>> start

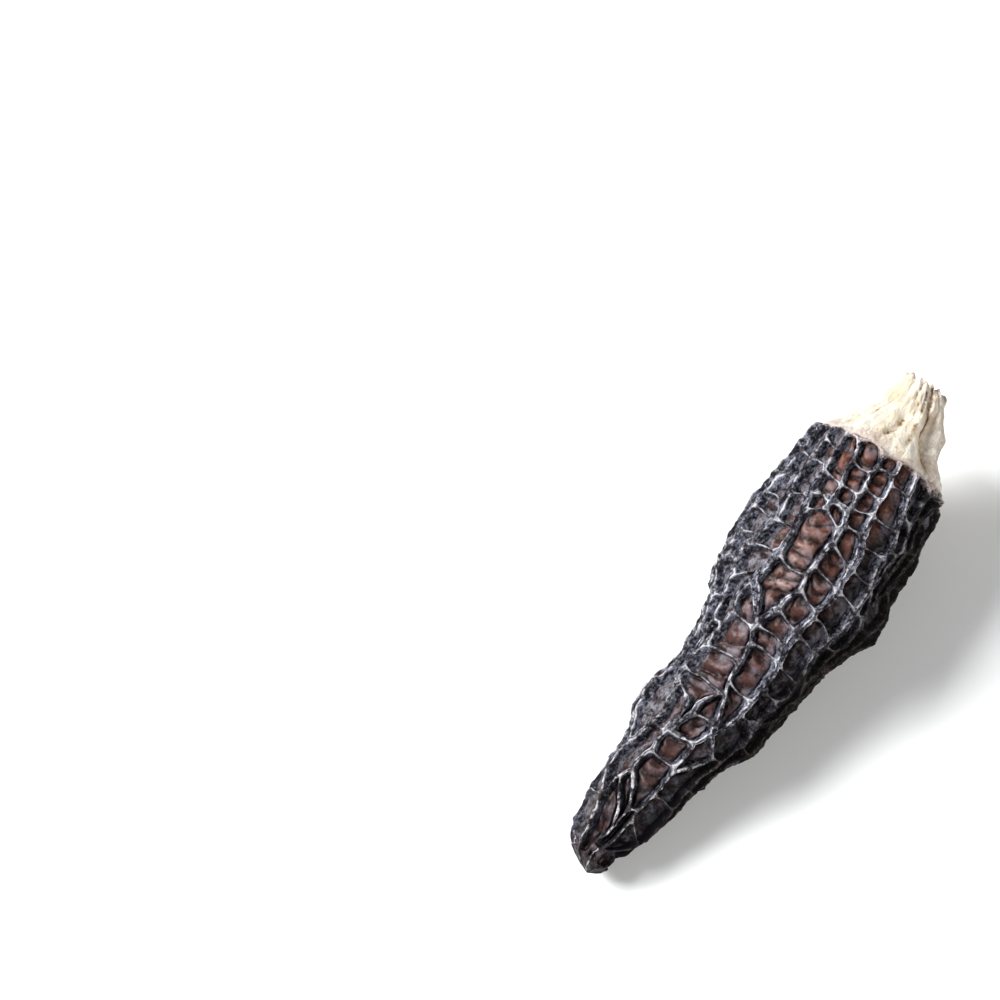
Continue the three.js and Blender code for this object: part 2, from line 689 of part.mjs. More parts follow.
// The net as a closed relief: crests at full height, pits sunk between them.
function reliefGeometry() {
  const points = corners.map(({ along, turn, sag }) => capPoint(along, turn, sag));
  const triangles = [];
  const addPoint = (point) => points.push(point) - 1;
  const addTriangles = (added) => triangles.push(...added);
  const base = [-RIM_MIDDLE, -capMiddle(RIM_MIDDLE), 0];
  const tip = [-TIP_ALONG, -TIP_ACROSS, 0];
  facesOfNet().forEach((face) => {
    const round = turnsRound(face);
    if (round === 0) {
      addPit(face, addPoint, addTriangles);
    } else {
      addTriangles(fanTriangles(face, addPoint(round > 0 ? base : tip)));
    }
  });
  return geometryOf(points, triangles);
}

// A closed skin through sections, each a ring of points in the order of the turn.
function loft(sections) {
  const sides = sections[0].length;
  const ring = (i) => Array.from({ length: sides }, (_, j) => i * sides + j);
  const points = sections.flat();
  const triangles = sections.slice(1).flatMap((_, i) => ringTriangles(ring(i + 1), ring(i)));
  const middleOf = (section) => {
    const sum = section.reduce(([x, y, z], p) => [x + p[0], y + p[1], z + p[2]], [0, 0, 0]);
    return sum.map((value) => value / sides);
  };
  points.push(middleOf(sections[0]), middleOf(sections[sections.length - 1]));
  triangles.push(...fanTriangles(ring(0), points.length - 2));
  triangles.push(...fanTriangles(ring(sections.length - 1).reverse(), points.length - 1));
  return geometryOf(points, triangles);
}

function turns(sides) {
  return Array.from({ length: sides }, (_, j) => (2 * Math.PI * j) / sides);
}

// The hollow of the cap: it follows the outside, one wall behind the pits, to a blunt end.
function cavityGeometry() {
  const rows = [-2, 1, 5, 9, 13, 17, 21, 25, 29, 33, 37, 40, CAVITY_END - 2, CAVITY_END];
  const sections = rows.map((along) => {
    const close = Math.sqrt(THREE.MathUtils.clamp((CAVITY_END + 0.5 - along) / 6, 0, 1));
    const radius = (capRadius(along) - PIT_DEPTH - WALL) * close;
    return turns(CAVITY_SIDES).map((turn) => {
      return [-along, -capMiddle(along) - radius * Math.sin(turn), radius * Math.cos(turn)];
    });
  });
  return loft(sections);
}

// ---- The stem ---------------------------------------------------------------------------------

const stemLeft = smooth(STEM_SIDES, 1);
const stemRight = smooth(STEM_SIDES, 2);
const boreRadius = smooth(STEM_BORE, 1);
const stemRadius = (along) => (stemRight(along) - stemLeft(along)) / 2;
const stemMiddle = (along) => (stemRight(along) + stemLeft(along)) / 2;

// How deep the creases cut in at one place of the stem.
function creaseDepth(along, turn) {
  return STEM_CREASES.reduce((sum, [at, depth, width, from, to]) => {
    const off = shortWay(turn - at) / width;
    const fadeIn = THREE.MathUtils.smoothstep(along, from - 1, from + 1);
    const fadeOut = 1 - THREE.MathUtils.smoothstep(along, to - 1.5, to);
    return sum + depth * Math.exp(-off * off) * fadeIn * fadeOut;
  }, 0);
}

function stemPoint(along, turn) {
  const radius = stemRadius(along) - creaseDepth(along, turn);
  return [-along, -stemMiddle(along) - radius * Math.sin(turn), radius * Math.cos(turn)];
}

function stemGeometry() {
  const steps = Array.from({ length: STEM_ROWS + 1 }, (_, i) => i / STEM_ROWS);
  const sections = steps.map((share) => turns(STEM_SIDES_ROUND).map((turn) => {
    const top = rimAlong(turn) - JOINT_GAP;
    return stemPoint(STEM_END + share * (top - STEM_END), turn);
  }));
  return loft(sections);
}

function boreGeometry() {
  const rows = [STEM_END - 1, STEM_END + 0.5, -8, -6, -4, -2, 0, 2.5];
  const sections = rows.map((along) => turns(CAVITY_SIDES).map((turn) => {
    const radius = boreRadius(along);
    return [-along, -stemMiddle(along) - radius * Math.sin(turn), radius * Math.cos(turn)];
  }));
  return loft(sections);
}

// ---- The mushroom, laid on its side -----------------------------------------------------------

const morel = new THREE.Group();
morel.name = "morel";

// Rolled about its own axis first, then leant so that belly and tip touch the surface.
const lie = new THREE.Matrix4()
  .makeRotationY(THREE.MathUtils.degToRad(-LEAN_DEG))
  .multiply(new THREE.Matrix4().makeRotationX(THREE.MathUtils.degToRad(ROLL_DEG)));

const relief = reliefGeometry().applyMatrix4(lie);
const stump = stemGeometry().applyMatrix4(lie);
relief.computeBoundingBox();
stump.computeBoundingBox();
const box = relief.boundingBox.clone().union(stump.boundingBox);
const place = new THREE.Matrix4().makeTranslation(
  -(box.min.x + box.max.x) / 2,
  -(box.min.y + box.max.y) / 2,
  -box.min.z - FLAT_CUT,
);

// What lies under the surface, which has flattened the lowest ridges.
const ground = new THREE.BoxGeometry(200, 200, 20).translate(0, 0, -10);

const capSolid = solidOf(relief.applyMatrix4(place))
  .subtract(solidOf(cavityGeometry().applyMatrix4(lie).applyMatrix4(place)))
  .subtract(solidOf(ground));
const stemSolid = solidOf(stump.applyMatrix4(place))
  .subtract(solidOf(boreGeometry().applyMatrix4(lie).applyMatrix4(place)));

function addOrgan(name, solid, color, roughness) {
  const material = new THREE.MeshStandardMaterial({ color, roughness, metalness: 0 });
  const organ = new THREE.Mesh(geometryOfSolid(solid), material);
  organ.name = name;
  morel.add(organ);
}

addOrgan("cap", capSolid, "#2a201d", 0.7);
addOrgan("stem", stemSolid, "#d8cdb4", 0.85);

export default morel;
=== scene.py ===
# %% [markdown]
# # A dried black morel
# A morel is one grown body in two organs. The cap is a hollow cone covered with a net of raised
# ridges round deep pits. The stem is a pale, fluted tube, cut off short. The engineered solids of
# both are loaded as a fixed frame. Each is then dressed: a copy of the solid is smoothed, wrinkled
# and given the look of dried flesh, and stands for the plain solid from there on.

# %% Load the frame
import math

import bpy
import numpy as np
from mathutils import Matrix, Vector, kdtree, noise


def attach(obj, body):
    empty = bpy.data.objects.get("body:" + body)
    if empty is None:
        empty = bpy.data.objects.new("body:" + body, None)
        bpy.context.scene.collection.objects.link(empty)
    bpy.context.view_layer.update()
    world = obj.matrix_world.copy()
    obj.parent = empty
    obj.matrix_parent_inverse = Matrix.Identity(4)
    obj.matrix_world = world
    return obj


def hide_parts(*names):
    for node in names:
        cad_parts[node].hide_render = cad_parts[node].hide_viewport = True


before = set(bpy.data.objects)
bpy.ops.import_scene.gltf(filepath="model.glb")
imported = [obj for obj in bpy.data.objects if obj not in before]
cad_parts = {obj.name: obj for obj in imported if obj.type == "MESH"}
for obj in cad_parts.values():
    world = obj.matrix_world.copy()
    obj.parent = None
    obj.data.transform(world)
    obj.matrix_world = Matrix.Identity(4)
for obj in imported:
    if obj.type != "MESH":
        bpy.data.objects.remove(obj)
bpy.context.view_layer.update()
MM = 0.001

# %% [markdown]
# ## The mushroom's own measures
# The mushroom lies on its side, so its own axis is tilted in the room. Nearly everything on it
# follows that axis: ridges run along it and wrinkles run round it. So every point is also given in
# the mushroom's own measures, in millimetres: along the axis from the base of the cap, across it,
# and up. Its turn, in radians, says which way round the axis it faces, with 0 for straight up.

# %% From the room to the mushroom and back
CAP_BASE = Vector((26.04, 0.53, 14.00)) * MM  # the middle of the cap's base
CAP_LENGTH = 64  # mm
LEAN = math.radians(9.7)  # the axis leans down towards the tip
ROLL = math.radians(10.3)  # and the mushroom is rolled about it

LYING = Matrix.Rotation(-LEAN, 3, "Y") @ Matrix.Rotation(ROLL, 3, "X")
TO_TIP = np.array(LYING @ Vector((-1, 0, 0)))  # the direction of the axis in the room


def own_places(points):
    """Points in the mushroom's own axes: along towards the tip, across, and up, in millimetres."""
    local = (points - np.array(CAP_BASE)) @ np.array(LYING) / MM
    return np.column_stack([-local[:, 0], -local[:, 1], local[:, 2]])


def room_places(own):
    """Places in the mushroom's own axes, put back into the room, in metres."""
    turned_back = np.column_stack([-own[:, 0], -own[:, 1], own[:, 2]]) @ np.array(LYING).T
    return turned_back * MM + np.array(CAP_BASE)


def smoothstep(low, high, value):
    """0 at low, 1 at high, smooth between. It falls instead where low is the larger number."""
    t = np.clip((value - low) / (high - low), 0, 1)
    return t * t * (3 - 2 * t)


print("axis of the cap points to", tuple(round(float(v), 3) for v in TO_TIP))

# %% [markdown]
# ## Helpers for meshes
# They keep the later cells short: reading and writing all points of a mesh at once, storing a value
# on each point that a material can read later as an attribute, and the three steps that both
# organs go through, which are welding, pairing of triangles, and subdivision.


# %% Read and write a mesh
def rows_of(items, name, width, kind=float):
    """What the vertices or edges of a mesh keep under this name, one row for each."""
    flat = np.empty(len(items) * width, kind)
    items.foreach_get(name, flat)
    return flat.reshape(-1, width)


def points_of(mesh):
    return rows_of(mesh.vertices, "co", 3)


def edges_of(mesh):
    return rows_of(mesh.edges, "vertices", 2, int)


def move_points(mesh, points):
    mesh.vertices.foreach_set("co", points.ravel())
    mesh.update()


def store(mesh, name, values):
    """Keep one number for each point, under a name that a material can read."""
    layer = mesh.attributes.get(name) or mesh.attributes.new(name, "FLOAT", "POINT")
    layer.data.foreach_set("value", np.asarray(values, np.float32))


def read(mesh, name):
    values = np.empty(len(mesh.vertices), np.float32)
    mesh.attributes[name].data.foreach_get("value", values)
    return values.astype(float)


SEED_STEP = 17.3  # moves each seed to its own part of the noise
NOISE_GAIN = 1.6  # brings the noise to between about -1 and 1


def wrinkle(places, scale, seed):
    """Smooth seeded noise between about -1 and 1, read at places scaled by three numbers."""
    spots = places * np.array(scale) + seed * SEED_STEP
    return np.array([noise.noise(Vector(spot)) for spot in spots]) * NOISE_GAIN


print("mesh helpers ready")


# %% Weld, pair and subdivide
WELD_WITHIN = 2e-6  # m


def pick(thing):
    """Make this the one selected and active object."""
    bpy.ops.object.select_all(action="DESELECT")
    thing.select_set(True)
    bpy.context.view_layer.objects.active = thing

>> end

» **WHAT IS ASKED**
Locate the lines above that hold the word "node". Show every one of them.

» **TASK RESPONSE**
    for node in names:
        cad_parts[node].hide_render = cad_parts[node].hide_viewport = True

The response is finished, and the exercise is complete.